Task details »
Nothing should be output except the lines from the one containing "Reconstruct the object in this render as an" through the one containing "back_foot = lip_centre", both ends included, each repeated exactly.

Recorded information »
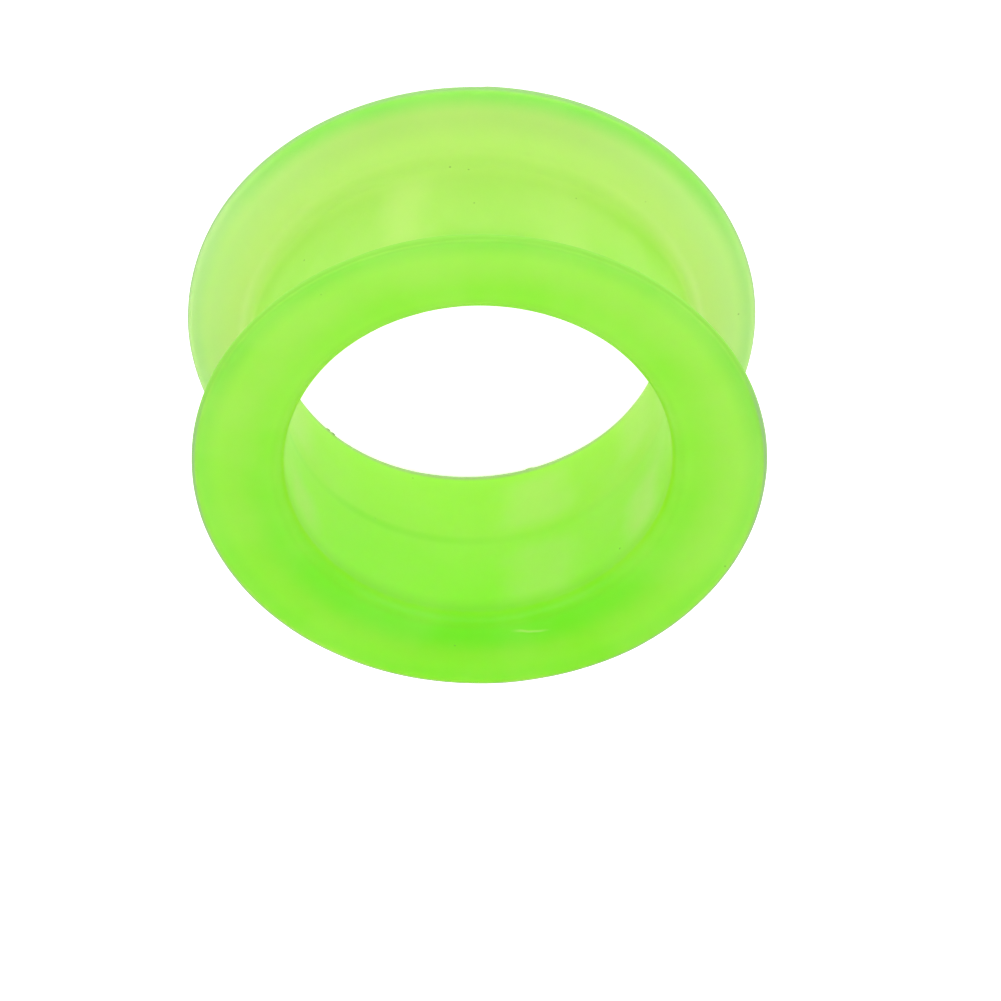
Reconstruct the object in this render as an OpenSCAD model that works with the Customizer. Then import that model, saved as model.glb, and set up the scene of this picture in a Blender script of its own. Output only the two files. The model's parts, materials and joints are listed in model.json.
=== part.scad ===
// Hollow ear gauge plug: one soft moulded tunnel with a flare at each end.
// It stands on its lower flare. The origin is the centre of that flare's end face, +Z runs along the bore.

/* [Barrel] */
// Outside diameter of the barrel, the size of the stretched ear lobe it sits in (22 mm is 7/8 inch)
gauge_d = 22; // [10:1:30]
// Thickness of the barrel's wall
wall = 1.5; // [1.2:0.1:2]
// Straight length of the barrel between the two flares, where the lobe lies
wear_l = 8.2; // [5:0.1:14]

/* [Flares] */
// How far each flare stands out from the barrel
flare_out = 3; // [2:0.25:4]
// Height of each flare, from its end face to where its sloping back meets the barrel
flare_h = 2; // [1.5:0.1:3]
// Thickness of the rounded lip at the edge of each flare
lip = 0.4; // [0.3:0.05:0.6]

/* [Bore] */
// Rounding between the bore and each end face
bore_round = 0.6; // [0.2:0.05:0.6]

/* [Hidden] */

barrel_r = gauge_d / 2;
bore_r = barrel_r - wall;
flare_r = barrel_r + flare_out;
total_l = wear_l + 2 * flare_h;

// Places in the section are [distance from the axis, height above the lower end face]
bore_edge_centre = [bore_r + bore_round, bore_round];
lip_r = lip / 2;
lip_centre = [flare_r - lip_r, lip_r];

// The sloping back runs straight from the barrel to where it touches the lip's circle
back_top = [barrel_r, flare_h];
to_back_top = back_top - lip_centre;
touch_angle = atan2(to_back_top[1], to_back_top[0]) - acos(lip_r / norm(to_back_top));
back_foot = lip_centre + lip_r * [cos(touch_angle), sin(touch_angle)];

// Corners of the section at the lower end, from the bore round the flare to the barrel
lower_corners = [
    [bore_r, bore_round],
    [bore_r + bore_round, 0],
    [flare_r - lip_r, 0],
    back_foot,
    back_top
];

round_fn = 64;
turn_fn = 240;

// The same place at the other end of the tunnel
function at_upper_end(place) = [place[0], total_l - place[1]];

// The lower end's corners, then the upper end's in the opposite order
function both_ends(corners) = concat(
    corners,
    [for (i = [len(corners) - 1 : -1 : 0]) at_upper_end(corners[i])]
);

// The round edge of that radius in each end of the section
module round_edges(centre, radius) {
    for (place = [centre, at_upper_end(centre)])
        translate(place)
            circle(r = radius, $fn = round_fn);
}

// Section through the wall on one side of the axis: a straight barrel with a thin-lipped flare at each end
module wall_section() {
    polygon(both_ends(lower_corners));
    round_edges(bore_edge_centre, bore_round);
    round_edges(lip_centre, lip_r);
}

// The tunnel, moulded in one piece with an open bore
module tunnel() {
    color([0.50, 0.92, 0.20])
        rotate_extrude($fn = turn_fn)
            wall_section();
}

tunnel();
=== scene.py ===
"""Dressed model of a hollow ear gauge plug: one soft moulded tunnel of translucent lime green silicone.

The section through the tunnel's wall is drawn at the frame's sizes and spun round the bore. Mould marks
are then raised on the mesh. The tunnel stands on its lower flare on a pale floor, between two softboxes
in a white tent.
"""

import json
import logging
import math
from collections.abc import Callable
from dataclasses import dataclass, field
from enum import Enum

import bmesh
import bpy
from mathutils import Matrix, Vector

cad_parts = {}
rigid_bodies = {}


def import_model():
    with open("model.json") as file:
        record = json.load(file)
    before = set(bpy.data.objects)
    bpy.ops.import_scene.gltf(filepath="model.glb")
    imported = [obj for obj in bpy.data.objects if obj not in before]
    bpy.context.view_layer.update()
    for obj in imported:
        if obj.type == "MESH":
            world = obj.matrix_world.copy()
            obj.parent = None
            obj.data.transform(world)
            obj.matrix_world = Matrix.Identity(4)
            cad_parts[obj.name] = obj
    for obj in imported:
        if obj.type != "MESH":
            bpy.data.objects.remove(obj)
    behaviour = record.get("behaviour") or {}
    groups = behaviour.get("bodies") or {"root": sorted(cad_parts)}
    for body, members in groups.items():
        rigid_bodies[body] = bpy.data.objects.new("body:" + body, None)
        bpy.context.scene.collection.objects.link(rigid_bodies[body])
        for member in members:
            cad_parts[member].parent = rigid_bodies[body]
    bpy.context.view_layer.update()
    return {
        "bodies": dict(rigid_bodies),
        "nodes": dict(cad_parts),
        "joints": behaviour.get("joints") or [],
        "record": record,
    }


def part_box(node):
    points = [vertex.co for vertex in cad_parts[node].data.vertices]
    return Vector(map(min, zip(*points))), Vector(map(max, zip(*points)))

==

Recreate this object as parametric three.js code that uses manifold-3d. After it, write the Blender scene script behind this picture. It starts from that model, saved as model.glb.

--

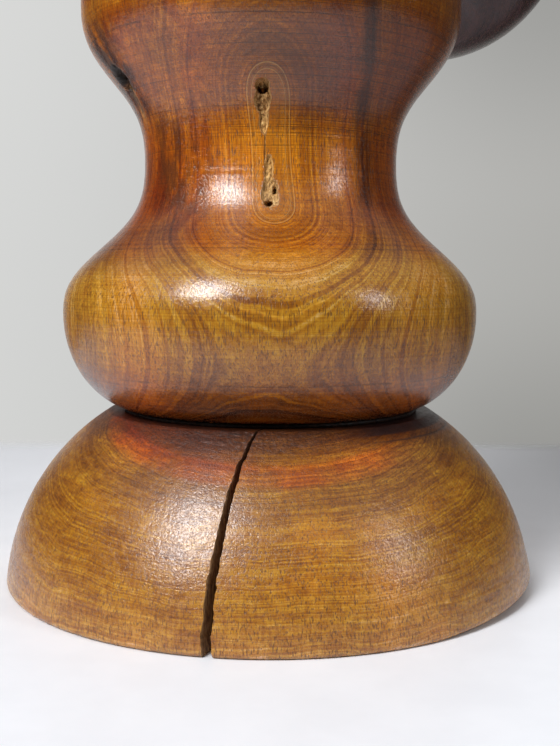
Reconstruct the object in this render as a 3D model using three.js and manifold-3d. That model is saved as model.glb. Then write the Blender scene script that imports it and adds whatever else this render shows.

Result of this task »
Reconstruct the object in this render as an OpenSCAD model that works with the Customizer. Then import that model, saved as model.glb, and set up the scene of this picture in a Blender script of its own. Output only the two files. The model's parts, materials and joints are listed in model.json.
=== part.scad ===
// Hollow ear gauge plug: one soft moulded tunnel with a flare at each end.
// It stands on its lower flare. The origin is the centre of that flare's end face, +Z runs along the bore.

/* [Barrel] */
// Outside diameter of the barrel, the size of the stretched ear lobe it sits in (22 mm is 7/8 inch)
gauge_d = 22; // [10:1:30]
// Thickness of the barrel's wall
wall = 1.5; // [1.2:0.1:2]
// Straight length of the barrel between the two flares, where the lobe lies
wear_l = 8.2; // [5:0.1:14]

/* [Flares] */
// How far each flare stands out from the barrel
flare_out = 3; // [2:0.25:4]
// Height of each flare, from its end face to where its sloping back meets the barrel
flare_h = 2; // [1.5:0.1:3]
// Thickness of the rounded lip at the edge of each flare
lip = 0.4; // [0.3:0.05:0.6]

/* [Bore] */
// Rounding between the bore and each end face
bore_round = 0.6; // [0.2:0.05:0.6]

/* [Hidden] */

barrel_r = gauge_d / 2;
bore_r = barrel_r - wall;
flare_r = barrel_r + flare_out;
total_l = wear_l + 2 * flare_h;

// Places in the section are [distance from the axis, height above the lower end face]
bore_edge_centre = [bore_r + bore_round, bore_round];
lip_r = lip / 2;
lip_centre = [flare_r - lip_r, lip_r];

// The sloping back runs straight from the barrel to where it touches the lip's circle
back_top = [barrel_r, flare_h];
to_back_top = back_top - lip_centre;
touch_angle = atan2(to_back_top[1], to_back_top[0]) - acos(lip_r / norm(to_back_top));
back_foot = lip_centre + lip_r * [cos(touch_angle), sin(touch_angle)];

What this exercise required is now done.